● Task directions:
Return each line of the listing that contains the string "with".

● Input for this task:
=======
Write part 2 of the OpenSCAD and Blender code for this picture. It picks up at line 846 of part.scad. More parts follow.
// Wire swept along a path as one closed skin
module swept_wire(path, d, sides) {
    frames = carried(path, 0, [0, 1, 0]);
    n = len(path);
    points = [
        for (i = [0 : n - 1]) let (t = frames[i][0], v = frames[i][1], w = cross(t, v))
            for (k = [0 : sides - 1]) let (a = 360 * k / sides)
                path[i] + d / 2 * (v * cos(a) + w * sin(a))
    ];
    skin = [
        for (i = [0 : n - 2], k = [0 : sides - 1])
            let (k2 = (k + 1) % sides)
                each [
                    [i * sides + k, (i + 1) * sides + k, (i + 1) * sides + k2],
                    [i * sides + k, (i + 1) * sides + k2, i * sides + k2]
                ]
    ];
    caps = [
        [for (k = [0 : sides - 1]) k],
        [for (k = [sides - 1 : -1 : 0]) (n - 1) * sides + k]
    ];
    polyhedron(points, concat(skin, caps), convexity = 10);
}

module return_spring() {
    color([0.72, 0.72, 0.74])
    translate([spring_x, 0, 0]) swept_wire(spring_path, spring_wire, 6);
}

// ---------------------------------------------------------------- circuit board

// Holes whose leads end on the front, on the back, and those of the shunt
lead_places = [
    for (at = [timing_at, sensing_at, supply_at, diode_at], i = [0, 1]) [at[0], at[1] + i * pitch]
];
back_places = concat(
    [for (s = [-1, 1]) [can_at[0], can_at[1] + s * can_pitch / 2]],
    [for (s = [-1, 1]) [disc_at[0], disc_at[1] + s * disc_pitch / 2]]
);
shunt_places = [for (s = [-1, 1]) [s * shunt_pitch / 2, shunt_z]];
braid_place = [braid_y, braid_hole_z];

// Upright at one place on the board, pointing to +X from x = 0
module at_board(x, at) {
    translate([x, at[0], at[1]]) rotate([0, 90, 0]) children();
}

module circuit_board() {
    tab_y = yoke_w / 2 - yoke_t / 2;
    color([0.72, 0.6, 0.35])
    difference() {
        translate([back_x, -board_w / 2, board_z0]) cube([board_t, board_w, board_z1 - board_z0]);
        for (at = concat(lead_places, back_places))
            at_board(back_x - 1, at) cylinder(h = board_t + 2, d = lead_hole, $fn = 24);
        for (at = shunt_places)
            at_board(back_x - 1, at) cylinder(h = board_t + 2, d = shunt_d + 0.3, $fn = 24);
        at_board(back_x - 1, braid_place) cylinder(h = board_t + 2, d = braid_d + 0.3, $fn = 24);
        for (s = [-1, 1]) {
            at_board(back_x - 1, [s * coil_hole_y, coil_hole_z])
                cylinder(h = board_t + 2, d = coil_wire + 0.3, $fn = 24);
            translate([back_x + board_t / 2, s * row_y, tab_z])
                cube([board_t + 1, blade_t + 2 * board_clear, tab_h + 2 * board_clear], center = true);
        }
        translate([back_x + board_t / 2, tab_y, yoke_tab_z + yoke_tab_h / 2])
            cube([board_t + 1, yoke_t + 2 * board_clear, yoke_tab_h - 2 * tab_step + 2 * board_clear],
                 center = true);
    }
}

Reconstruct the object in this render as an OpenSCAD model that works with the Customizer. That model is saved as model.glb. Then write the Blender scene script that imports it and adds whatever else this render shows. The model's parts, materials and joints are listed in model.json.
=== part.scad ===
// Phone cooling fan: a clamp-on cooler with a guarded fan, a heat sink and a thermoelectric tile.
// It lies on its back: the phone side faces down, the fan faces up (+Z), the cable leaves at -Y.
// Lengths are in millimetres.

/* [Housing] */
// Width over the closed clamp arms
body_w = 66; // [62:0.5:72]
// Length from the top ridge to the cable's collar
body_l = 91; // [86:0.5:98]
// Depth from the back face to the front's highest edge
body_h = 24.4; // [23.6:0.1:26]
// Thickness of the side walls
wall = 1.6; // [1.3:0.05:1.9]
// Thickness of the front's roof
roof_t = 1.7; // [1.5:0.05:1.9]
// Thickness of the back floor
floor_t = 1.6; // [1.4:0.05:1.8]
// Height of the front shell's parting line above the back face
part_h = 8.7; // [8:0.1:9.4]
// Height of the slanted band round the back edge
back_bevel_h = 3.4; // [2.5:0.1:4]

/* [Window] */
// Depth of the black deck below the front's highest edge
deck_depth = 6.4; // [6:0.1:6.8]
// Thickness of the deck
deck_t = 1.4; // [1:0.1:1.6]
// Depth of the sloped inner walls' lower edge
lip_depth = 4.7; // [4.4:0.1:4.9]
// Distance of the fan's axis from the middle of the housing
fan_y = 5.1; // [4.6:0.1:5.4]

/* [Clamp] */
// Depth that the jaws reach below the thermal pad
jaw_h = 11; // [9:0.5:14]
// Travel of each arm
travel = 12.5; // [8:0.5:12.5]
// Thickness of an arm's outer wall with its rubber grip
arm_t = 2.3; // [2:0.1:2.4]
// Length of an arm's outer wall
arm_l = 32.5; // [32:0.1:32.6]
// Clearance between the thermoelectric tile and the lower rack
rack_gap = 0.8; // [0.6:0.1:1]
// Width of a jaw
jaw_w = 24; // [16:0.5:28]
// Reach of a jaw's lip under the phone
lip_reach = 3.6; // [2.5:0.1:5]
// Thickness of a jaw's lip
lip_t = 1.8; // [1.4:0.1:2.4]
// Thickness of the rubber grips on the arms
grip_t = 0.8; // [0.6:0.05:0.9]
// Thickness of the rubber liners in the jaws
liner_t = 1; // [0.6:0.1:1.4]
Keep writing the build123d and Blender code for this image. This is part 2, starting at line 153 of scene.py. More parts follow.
=======
● Solved exercise:
Reconstruct the object in this render as an OpenSCAD model that works with the Customizer. That model is saved as model.glb. Then write the Blender scene script that imports it and adds whatever else this render shows. The model's parts, materials and joints are listed in model.json.
// Phone cooling fan: a clamp-on cooler with a guarded fan, a heat sink and a thermoelectric tile.
// Thickness of an arm's outer wall with its rubber grip